━━━━━ SOURCE DATA
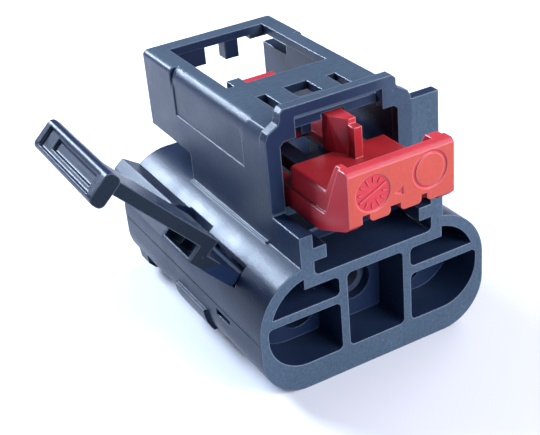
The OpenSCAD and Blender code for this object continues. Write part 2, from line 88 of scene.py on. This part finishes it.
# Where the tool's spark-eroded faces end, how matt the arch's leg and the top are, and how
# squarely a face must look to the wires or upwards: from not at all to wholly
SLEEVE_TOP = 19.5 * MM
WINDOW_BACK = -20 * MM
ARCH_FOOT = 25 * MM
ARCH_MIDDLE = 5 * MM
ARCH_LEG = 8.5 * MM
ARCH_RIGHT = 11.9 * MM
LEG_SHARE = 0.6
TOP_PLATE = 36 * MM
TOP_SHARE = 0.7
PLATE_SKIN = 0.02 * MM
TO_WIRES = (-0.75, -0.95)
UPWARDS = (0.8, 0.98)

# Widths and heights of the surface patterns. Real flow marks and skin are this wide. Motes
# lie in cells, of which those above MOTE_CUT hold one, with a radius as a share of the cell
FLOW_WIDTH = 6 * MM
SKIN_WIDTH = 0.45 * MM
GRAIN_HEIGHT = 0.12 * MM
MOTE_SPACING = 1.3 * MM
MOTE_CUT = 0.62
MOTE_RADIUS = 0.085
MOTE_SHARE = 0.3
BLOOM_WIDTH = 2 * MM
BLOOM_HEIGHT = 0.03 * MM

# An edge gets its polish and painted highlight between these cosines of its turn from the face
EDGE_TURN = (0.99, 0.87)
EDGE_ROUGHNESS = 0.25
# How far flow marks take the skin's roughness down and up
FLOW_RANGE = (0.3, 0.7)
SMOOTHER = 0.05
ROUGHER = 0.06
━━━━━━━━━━
Extract the complete data, matching each line exactly.

# RESPONSE TO THIS TASK:
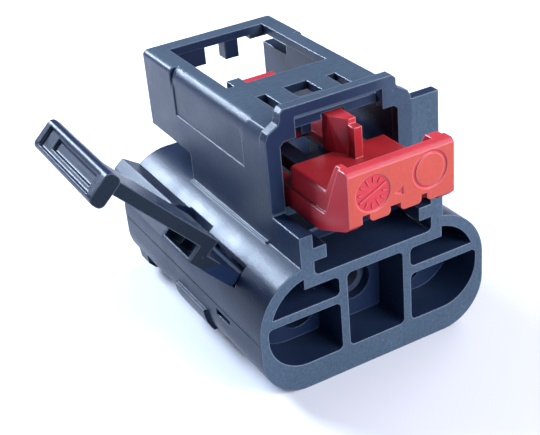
The OpenSCAD and Blender code for this object continues. Write part 2, from line 88 of scene.py on. This part finishes it.
# Where the tool's spark-eroded faces end, how matt the arch's leg and the top are, and how
# squarely a face must look to the wires or upwards: from not at all to wholly
SLEEVE_TOP = 19.5 * MM
WINDOW_BACK = -20 * MM
ARCH_FOOT = 25 * MM
ARCH_MIDDLE = 5 * MM
ARCH_LEG = 8.5 * MM
ARCH_RIGHT = 11.9 * MM
LEG_SHARE = 0.6
TOP_PLATE = 36 * MM
TOP_SHARE = 0.7
PLATE_SKIN = 0.02 * MM
TO_WIRES = (-0.75, -0.95)
UPWARDS = (0.8, 0.98)

# Widths and heights of the surface patterns. Real flow marks and skin are this wide. Motes
# lie in cells, of which those above MOTE_CUT hold one, with a radius as a share of the cell
FLOW_WIDTH = 6 * MM
SKIN_WIDTH = 0.45 * MM
GRAIN_HEIGHT = 0.12 * MM
MOTE_SPACING = 1.3 * MM
MOTE_CUT = 0.62
MOTE_RADIUS = 0.085
MOTE_SHARE = 0.3
BLOOM_WIDTH = 2 * MM
BLOOM_HEIGHT = 0.03 * MM

# An edge gets its polish and painted highlight between these cosines of its turn from the face
EDGE_TURN = (0.99, 0.87)
EDGE_ROUGHNESS = 0.25
# How far flow marks take the skin's roughness down and up
FLOW_RANGE = (0.3, 0.7)
SMOOTHER = 0.05
ROUGHER = 0.06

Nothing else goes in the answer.